### Work instructions
In full and without alteration, give the listing again.

--- begin Collected data ---

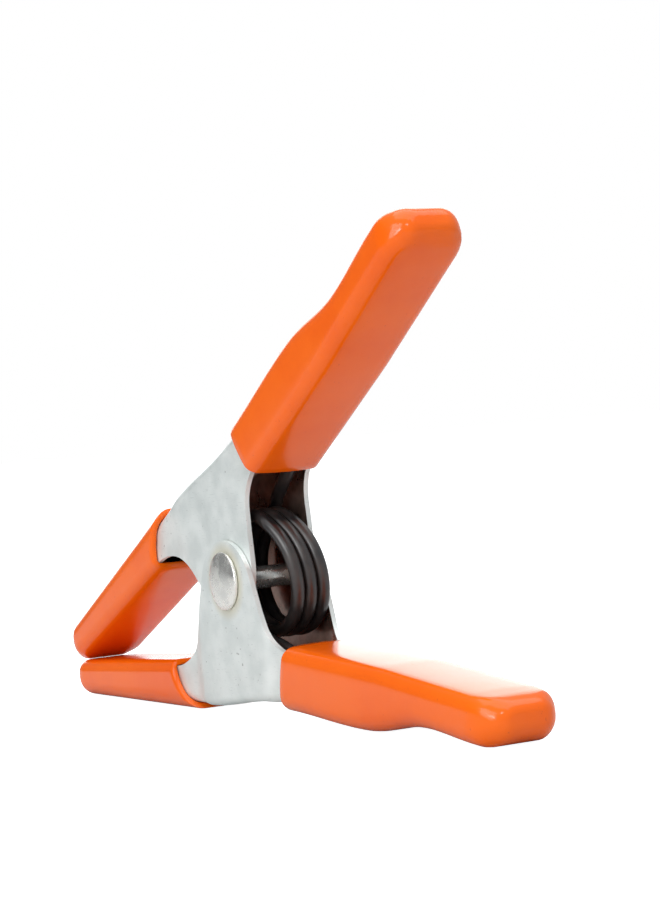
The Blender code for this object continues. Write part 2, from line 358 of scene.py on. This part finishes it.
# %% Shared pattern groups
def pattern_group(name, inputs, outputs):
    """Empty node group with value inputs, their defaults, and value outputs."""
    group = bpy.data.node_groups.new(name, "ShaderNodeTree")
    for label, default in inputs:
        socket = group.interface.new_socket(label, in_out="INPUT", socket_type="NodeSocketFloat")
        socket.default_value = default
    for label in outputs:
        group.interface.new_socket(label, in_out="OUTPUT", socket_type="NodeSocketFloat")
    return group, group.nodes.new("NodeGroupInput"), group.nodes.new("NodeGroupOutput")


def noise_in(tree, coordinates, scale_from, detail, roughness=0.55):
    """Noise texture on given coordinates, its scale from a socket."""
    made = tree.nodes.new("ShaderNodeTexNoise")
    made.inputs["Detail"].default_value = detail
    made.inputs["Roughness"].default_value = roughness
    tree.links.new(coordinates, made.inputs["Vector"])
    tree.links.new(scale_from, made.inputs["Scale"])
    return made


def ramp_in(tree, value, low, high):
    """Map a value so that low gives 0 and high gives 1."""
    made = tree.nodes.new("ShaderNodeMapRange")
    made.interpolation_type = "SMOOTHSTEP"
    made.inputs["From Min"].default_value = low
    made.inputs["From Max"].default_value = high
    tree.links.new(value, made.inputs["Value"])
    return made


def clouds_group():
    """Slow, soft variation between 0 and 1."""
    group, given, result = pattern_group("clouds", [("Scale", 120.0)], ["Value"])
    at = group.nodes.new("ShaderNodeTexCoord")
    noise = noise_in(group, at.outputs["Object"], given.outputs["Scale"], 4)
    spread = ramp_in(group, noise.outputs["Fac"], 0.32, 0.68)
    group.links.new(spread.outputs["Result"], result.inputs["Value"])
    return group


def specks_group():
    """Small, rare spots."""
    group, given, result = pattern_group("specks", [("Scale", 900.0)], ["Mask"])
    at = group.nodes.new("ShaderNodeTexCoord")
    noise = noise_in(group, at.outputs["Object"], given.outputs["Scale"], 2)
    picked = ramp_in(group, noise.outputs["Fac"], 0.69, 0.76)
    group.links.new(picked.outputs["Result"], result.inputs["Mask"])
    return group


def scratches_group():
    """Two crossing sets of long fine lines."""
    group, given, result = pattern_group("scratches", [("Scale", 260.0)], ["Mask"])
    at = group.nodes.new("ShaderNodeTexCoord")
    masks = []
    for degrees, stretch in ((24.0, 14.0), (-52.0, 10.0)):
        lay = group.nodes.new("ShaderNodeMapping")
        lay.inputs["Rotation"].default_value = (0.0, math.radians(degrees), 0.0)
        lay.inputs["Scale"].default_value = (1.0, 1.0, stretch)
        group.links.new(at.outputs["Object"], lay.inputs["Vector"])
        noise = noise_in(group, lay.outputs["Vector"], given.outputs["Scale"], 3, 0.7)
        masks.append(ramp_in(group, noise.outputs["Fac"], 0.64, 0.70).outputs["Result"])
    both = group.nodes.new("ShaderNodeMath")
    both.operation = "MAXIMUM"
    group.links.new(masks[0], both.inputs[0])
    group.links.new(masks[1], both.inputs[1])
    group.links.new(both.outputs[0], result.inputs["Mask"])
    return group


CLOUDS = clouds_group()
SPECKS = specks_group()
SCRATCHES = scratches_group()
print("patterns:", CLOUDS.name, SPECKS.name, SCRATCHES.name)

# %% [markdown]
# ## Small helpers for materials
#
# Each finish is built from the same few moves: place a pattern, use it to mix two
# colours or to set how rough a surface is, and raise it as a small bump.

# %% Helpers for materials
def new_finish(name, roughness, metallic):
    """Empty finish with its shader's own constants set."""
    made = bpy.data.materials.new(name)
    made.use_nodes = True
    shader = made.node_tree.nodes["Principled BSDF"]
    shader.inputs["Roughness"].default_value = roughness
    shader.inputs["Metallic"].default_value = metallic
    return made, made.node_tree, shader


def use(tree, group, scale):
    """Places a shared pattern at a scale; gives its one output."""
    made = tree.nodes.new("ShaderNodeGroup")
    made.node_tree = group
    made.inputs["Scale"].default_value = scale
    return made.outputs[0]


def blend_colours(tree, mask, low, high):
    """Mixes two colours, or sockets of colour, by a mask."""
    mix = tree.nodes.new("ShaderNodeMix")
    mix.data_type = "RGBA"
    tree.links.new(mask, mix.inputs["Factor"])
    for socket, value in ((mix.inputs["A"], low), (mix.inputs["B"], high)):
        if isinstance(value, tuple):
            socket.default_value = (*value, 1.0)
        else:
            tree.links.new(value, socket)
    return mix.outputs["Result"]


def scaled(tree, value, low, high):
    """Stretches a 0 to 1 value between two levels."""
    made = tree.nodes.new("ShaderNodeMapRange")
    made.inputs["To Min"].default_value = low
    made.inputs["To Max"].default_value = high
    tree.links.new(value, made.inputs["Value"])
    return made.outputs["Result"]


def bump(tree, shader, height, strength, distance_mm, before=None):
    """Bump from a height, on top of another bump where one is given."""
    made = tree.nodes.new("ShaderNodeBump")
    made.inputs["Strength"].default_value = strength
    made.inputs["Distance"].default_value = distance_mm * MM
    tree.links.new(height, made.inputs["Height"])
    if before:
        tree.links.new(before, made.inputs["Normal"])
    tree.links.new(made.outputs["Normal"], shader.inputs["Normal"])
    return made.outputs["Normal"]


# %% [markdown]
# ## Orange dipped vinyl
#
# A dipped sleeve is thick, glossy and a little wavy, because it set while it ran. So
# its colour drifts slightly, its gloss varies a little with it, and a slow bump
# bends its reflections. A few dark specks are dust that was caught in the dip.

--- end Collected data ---

### Finished answer
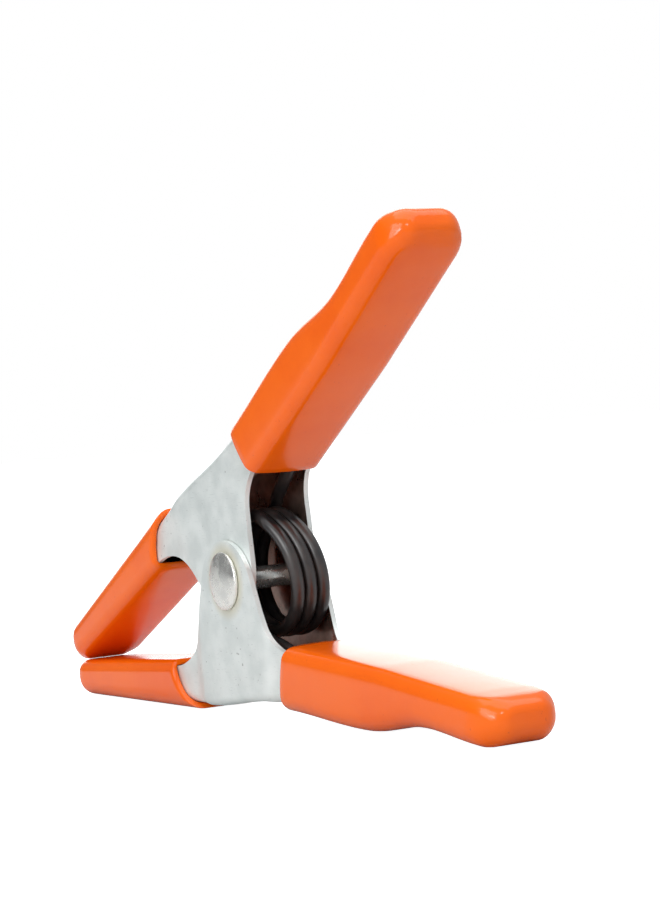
The Blender code for this object continues. Write part 2, from line 358 of scene.py on. This part finishes it.
# %% Shared pattern groups
def pattern_group(name, inputs, outputs):
    """Empty node group with value inputs, their defaults, and value outputs."""
    group = bpy.data.node_groups.new(name, "ShaderNodeTree")
    for label, default in inputs:
        socket = group.interface.new_socket(label, in_out="INPUT", socket_type="NodeSocketFloat")
        socket.default_value = default
    for label in outputs:
        group.interface.new_socket(label, in_out="OUTPUT", socket_type="NodeSocketFloat")
    return group, group.nodes.new("NodeGroupInput"), group.nodes.new("NodeGroupOutput")


def noise_in(tree, coordinates, scale_from, detail, roughness=0.55):
    """Noise texture on given coordinates, its scale from a socket."""
    made = tree.nodes.new("ShaderNodeTexNoise")
    made.inputs["Detail"].default_value = detail
    made.inputs["Roughness"].default_value = roughness
    tree.links.new(coordinates, made.inputs["Vector"])
    tree.links.new(scale_from, made.inputs["Scale"])
    return made


def ramp_in(tree, value, low, high):
    """Map a value so that low gives 0 and high gives 1."""
    made = tree.nodes.new("ShaderNodeMapRange")
    made.interpolation_type = "SMOOTHSTEP"
    made.inputs["From Min"].default_value = low
    made.inputs["From Max"].default_value = high
    tree.links.new(value, made.inputs["Value"])
    return made


def clouds_group():
    """Slow, soft variation between 0 and 1."""
    group, given, result = pattern_group("clouds", [("Scale", 120.0)], ["Value"])
    at = group.nodes.new("ShaderNodeTexCoord")
    noise = noise_in(group, at.outputs["Object"], given.outputs["Scale"], 4)
    spread = ramp_in(group, noise.outputs["Fac"], 0.32, 0.68)
    group.links.new(spread.outputs["Result"], result.inputs["Value"])
    return group


def specks_group():
    """Small, rare spots."""
    group, given, result = pattern_group("specks", [("Scale", 900.0)], ["Mask"])
    at = group.nodes.new("ShaderNodeTexCoord")
    noise = noise_in(group, at.outputs["Object"], given.outputs["Scale"], 2)
    picked = ramp_in(group, noise.outputs["Fac"], 0.69, 0.76)
    group.links.new(picked.outputs["Result"], result.inputs["Mask"])
    return group


def scratches_group():
    """Two crossing sets of long fine lines."""
    group, given, result = pattern_group("scratches", [("Scale", 260.0)], ["Mask"])
    at = group.nodes.new("ShaderNodeTexCoord")
    masks = []
    for degrees, stretch in ((24.0, 14.0), (-52.0, 10.0)):
        lay = group.nodes.new("ShaderNodeMapping")
        lay.inputs["Rotation"].default_value = (0.0, math.radians(degrees), 0.0)
        lay.inputs["Scale"].default_value = (1.0, 1.0, stretch)
        group.links.new(at.outputs["Object"], lay.inputs["Vector"])
        noise = noise_in(group, lay.outputs["Vector"], given.outputs["Scale"], 3, 0.7)
        masks.append(ramp_in(group, noise.outputs["Fac"], 0.64, 0.70).outputs["Result"])
    both = group.nodes.new("ShaderNodeMath")
    both.operation = "MAXIMUM"
    group.links.new(masks[0], both.inputs[0])
    group.links.new(masks[1], both.inputs[1])
    group.links.new(both.outputs[0], result.inputs["Mask"])
    return group


CLOUDS = clouds_group()
SPECKS = specks_group()
SCRATCHES = scratches_group()
print("patterns:", CLOUDS.name, SPECKS.name, SCRATCHES.name)

# %% [markdown]
# ## Small helpers for materials
#
# Each finish is built from the same few moves: place a pattern, use it to mix two
# colours or to set how rough a surface is, and raise it as a small bump.

# %% Helpers for materials
def new_finish(name, roughness, metallic):
    """Empty finish with its shader's own constants set."""
    made = bpy.data.materials.new(name)
    made.use_nodes = True
    shader = made.node_tree.nodes["Principled BSDF"]
    shader.inputs["Roughness"].default_value = roughness
    shader.inputs["Metallic"].default_value = metallic
    return made, made.node_tree, shader


def use(tree, group, scale):
    """Places a shared pattern at a scale; gives its one output."""
    made = tree.nodes.new("ShaderNodeGroup")
    made.node_tree = group
    made.inputs["Scale"].default_value = scale
    return made.outputs[0]


def blend_colours(tree, mask, low, high):
    """Mixes two colours, or sockets of colour, by a mask."""
    mix = tree.nodes.new("ShaderNodeMix")
    mix.data_type = "RGBA"
    tree.links.new(mask, mix.inputs["Factor"])
    for socket, value in ((mix.inputs["A"], low), (mix.inputs["B"], high)):
        if isinstance(value, tuple):
            socket.default_value = (*value, 1.0)
        else:
            tree.links.new(value, socket)
    return mix.outputs["Result"]


def scaled(tree, value, low, high):
    """Stretches a 0 to 1 value between two levels."""
    made = tree.nodes.new("ShaderNodeMapRange")
    made.inputs["To Min"].default_value = low
    made.inputs["To Max"].default_value = high
    tree.links.new(value, made.inputs["Value"])
    return made.outputs["Result"]


def bump(tree, shader, height, strength, distance_mm, before=None):
    """Bump from a height, on top of another bump where one is given."""
    made = tree.nodes.new("ShaderNodeBump")
    made.inputs["Strength"].default_value = strength
    made.inputs["Distance"].default_value = distance_mm * MM
    tree.links.new(height, made.inputs["Height"])
    if before:
        tree.links.new(before, made.inputs["Normal"])
    tree.links.new(made.outputs["Normal"], shader.inputs["Normal"])
    return made.outputs["Normal"]


# %% [markdown]
# ## Orange dipped vinyl
#
# A dipped sleeve is thick, glossy and a little wavy, because it set while it ran. So
# its colour drifts slightly, its gloss varies a little with it, and a slow bump
# bends its reflections. A few dark specks are dust that was caught in the dip.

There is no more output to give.